■ **Set task**
Provide the data again in its entirety, exactly as given.

■ **Dataset extract**

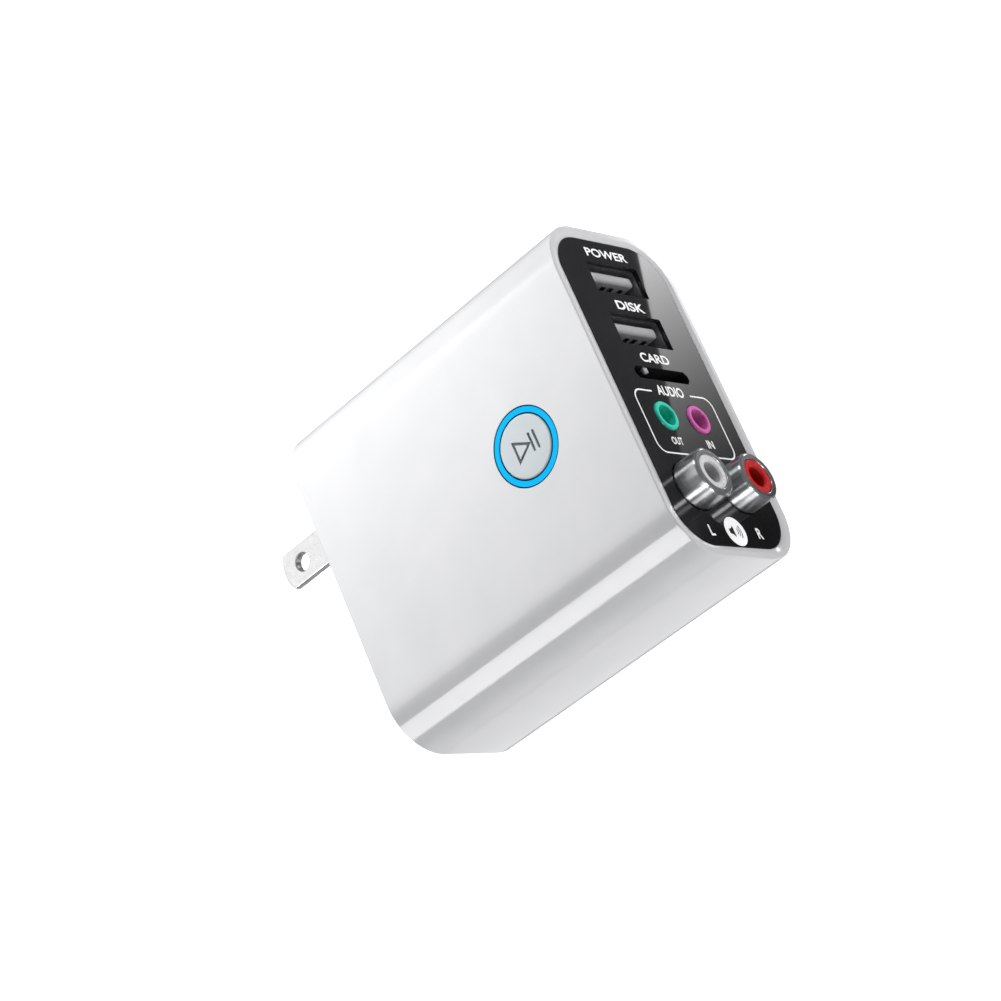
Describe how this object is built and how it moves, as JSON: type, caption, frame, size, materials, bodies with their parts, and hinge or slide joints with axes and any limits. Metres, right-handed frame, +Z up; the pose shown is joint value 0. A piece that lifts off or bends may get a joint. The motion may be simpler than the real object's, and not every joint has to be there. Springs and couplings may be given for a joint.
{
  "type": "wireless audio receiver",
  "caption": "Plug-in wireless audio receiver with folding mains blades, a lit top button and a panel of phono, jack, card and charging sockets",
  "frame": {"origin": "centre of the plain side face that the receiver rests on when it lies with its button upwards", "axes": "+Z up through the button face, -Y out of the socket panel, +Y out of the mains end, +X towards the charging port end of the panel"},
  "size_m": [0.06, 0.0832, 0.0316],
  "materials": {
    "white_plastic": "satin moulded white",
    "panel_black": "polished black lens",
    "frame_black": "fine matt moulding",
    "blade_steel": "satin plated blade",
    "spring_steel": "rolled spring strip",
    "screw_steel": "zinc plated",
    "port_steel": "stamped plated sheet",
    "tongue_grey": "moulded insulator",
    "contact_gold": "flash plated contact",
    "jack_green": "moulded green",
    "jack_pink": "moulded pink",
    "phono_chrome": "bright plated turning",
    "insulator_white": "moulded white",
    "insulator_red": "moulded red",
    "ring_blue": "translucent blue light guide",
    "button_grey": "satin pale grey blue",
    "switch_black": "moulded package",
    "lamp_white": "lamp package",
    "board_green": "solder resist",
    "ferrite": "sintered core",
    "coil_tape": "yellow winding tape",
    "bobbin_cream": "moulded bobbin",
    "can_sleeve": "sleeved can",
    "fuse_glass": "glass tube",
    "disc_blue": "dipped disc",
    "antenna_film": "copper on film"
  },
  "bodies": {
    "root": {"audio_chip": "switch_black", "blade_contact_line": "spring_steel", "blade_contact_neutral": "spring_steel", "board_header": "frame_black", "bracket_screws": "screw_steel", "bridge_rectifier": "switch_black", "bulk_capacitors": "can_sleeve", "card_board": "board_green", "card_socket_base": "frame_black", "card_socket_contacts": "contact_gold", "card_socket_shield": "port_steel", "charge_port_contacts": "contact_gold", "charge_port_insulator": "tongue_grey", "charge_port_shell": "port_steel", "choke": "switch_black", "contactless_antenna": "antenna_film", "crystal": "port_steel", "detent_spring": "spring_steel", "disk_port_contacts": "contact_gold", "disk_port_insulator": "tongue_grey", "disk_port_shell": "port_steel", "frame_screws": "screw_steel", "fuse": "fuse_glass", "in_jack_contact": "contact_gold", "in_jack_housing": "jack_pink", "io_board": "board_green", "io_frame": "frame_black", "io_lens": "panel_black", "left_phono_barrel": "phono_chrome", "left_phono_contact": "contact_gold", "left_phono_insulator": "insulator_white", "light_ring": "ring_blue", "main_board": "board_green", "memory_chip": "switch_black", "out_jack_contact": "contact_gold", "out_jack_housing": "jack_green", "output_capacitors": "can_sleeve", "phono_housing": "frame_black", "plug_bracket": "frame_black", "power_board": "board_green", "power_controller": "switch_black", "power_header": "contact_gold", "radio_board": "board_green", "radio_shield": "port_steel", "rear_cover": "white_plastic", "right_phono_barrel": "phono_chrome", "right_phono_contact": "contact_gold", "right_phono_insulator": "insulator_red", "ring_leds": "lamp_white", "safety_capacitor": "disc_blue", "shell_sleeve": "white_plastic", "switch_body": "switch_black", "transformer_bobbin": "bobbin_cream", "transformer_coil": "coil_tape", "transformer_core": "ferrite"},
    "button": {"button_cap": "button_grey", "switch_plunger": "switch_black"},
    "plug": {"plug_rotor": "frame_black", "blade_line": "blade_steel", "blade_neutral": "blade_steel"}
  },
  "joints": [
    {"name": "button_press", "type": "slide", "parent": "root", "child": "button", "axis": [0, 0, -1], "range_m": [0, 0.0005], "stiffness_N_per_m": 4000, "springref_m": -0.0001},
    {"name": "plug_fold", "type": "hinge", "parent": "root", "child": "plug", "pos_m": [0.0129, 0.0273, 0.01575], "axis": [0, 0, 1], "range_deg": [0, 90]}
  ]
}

■ **Output for this task**
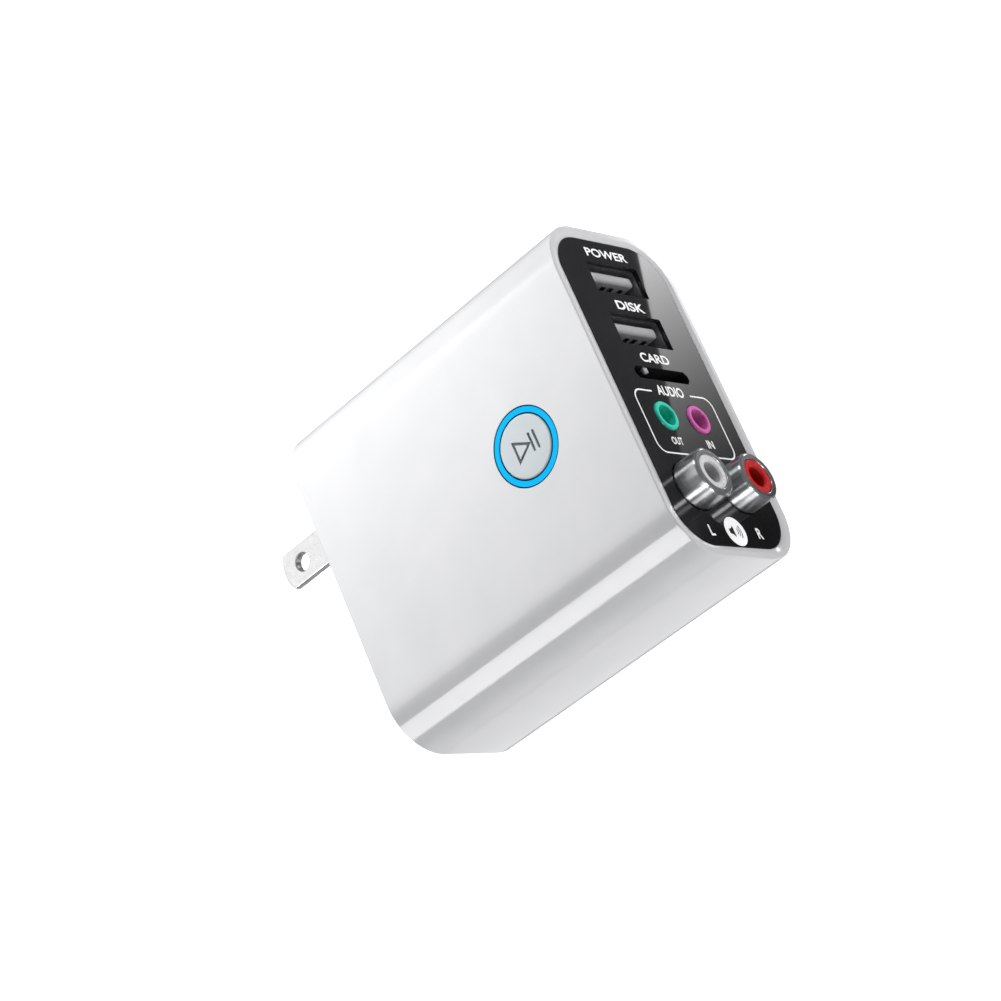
Describe how this object is built and how it moves, as JSON: type, caption, frame, size, materials, bodies with their parts, and hinge or slide joints with axes and any limits. Metres, right-handed frame, +Z up; the pose shown is joint value 0. A piece that lifts off or bends may get a joint. The motion may be simpler than the real object's, and not every joint has to be there. Springs and couplings may be given for a joint.
{
  "type": "wireless audio receiver",
  "caption": "Plug-in wireless audio receiver with folding mains blades, a lit top button and a panel of phono, jack, card and charging sockets",
  "frame": {"origin": "centre of the plain side face that the receiver rests on when it lies with its button upwards", "axes": "+Z up through the button face, -Y out of the socket panel, +Y out of the mains end, +X towards the charging port end of the panel"},
  "size_m": [0.06, 0.0832, 0.0316],
  "materials": {
    "white_plastic": "satin moulded white",
    "panel_black": "polished black lens",
    "frame_black": "fine matt moulding",
    "blade_steel": "satin plated blade",
    "spring_steel": "rolled spring strip",
    "screw_steel": "zinc plated",
    "port_steel": "stamped plated sheet",
    "tongue_grey": "moulded insulator",
    "contact_gold": "flash plated contact",
    "jack_green": "moulded green",
    "jack_pink": "moulded pink",
    "phono_chrome": "bright plated turning",
    "insulator_white": "moulded white",
    "insulator_red": "moulded red",
    "ring_blue": "translucent blue light guide",
    "button_grey": "satin pale grey blue",
    "switch_black": "moulded package",
    "lamp_white": "lamp package",
    "board_green": "solder resist",
    "ferrite": "sintered core",
    "coil_tape": "yellow winding tape",
    "bobbin_cream": "moulded bobbin",
    "can_sleeve": "sleeved can",
    "fuse_glass": "glass tube",
    "disc_blue": "dipped disc",
    "antenna_film": "copper on film"
  },
  "bodies": {
    "root": {"audio_chip": "switch_black", "blade_contact_line": "spring_steel", "blade_contact_neutral": "spring_steel", "board_header": "frame_black", "bracket_screws": "screw_steel", "bridge_rectifier": "switch_black", "bulk_capacitors": "can_sleeve", "card_board": "board_green", "card_socket_base": "frame_black", "card_socket_contacts": "contact_gold", "card_socket_shield": "port_steel", "charge_port_contacts": "contact_gold", "charge_port_insulator": "tongue_grey", "charge_port_shell": "port_steel", "choke": "switch_black", "contactless_antenna": "antenna_film", "crystal": "port_steel", "detent_spring": "spring_steel", "disk_port_contacts": "contact_gold", "disk_port_insulator": "tongue_grey", "disk_port_shell": "port_steel", "frame_screws": "screw_steel", "fuse": "fuse_glass", "in_jack_contact": "contact_gold", "in_jack_housing": "jack_pink", "io_board": "board_green", "io_frame": "frame_black", "io_lens": "panel_black", "left_phono_barrel": "phono_chrome", "left_phono_contact": "contact_gold", "left_phono_insulator": "insulator_white", "light_ring": "ring_blue", "main_board": "board_green", "memory_chip": "switch_black", "out_jack_contact": "contact_gold", "out_jack_housing": "jack_green", "output_capacitors": "can_sleeve", "phono_housing": "frame_black", "plug_bracket": "frame_black", "power_board": "board_green", "power_controller": "switch_black", "power_header": "contact_gold", "radio_board": "board_green", "radio_shield": "port_steel", "rear_cover": "white_plastic", "right_phono_barrel": "phono_chrome", "right_phono_contact": "contact_gold", "right_phono_insulator": "insulator_red", "ring_leds": "lamp_white", "safety_capacitor": "disc_blue", "shell_sleeve": "white_plastic", "switch_body": "switch_black", "transformer_bobbin": "bobbin_cream", "transformer_coil": "coil_tape", "transformer_core": "ferrite"},
    "button": {"button_cap": "button_grey", "switch_plunger": "switch_black"},
    "plug": {"plug_rotor": "frame_black", "blade_line": "blade_steel", "blade_neutral": "blade_steel"}
  },
  "joints": [
    {"name": "button_press", "type": "slide", "parent": "root", "child": "button", "axis": [0, 0, -1], "range_m": [0, 0.0005], "stiffness_N_per_m": 4000, "springref_m": -0.0001},
    {"name": "plug_fold", "type": "hinge", "parent": "root", "child": "plug", "pos_m": [0.0129, 0.0273, 0.01575], "axis": [0, 0, 1], "range_deg": [0, 90]}
  ]
}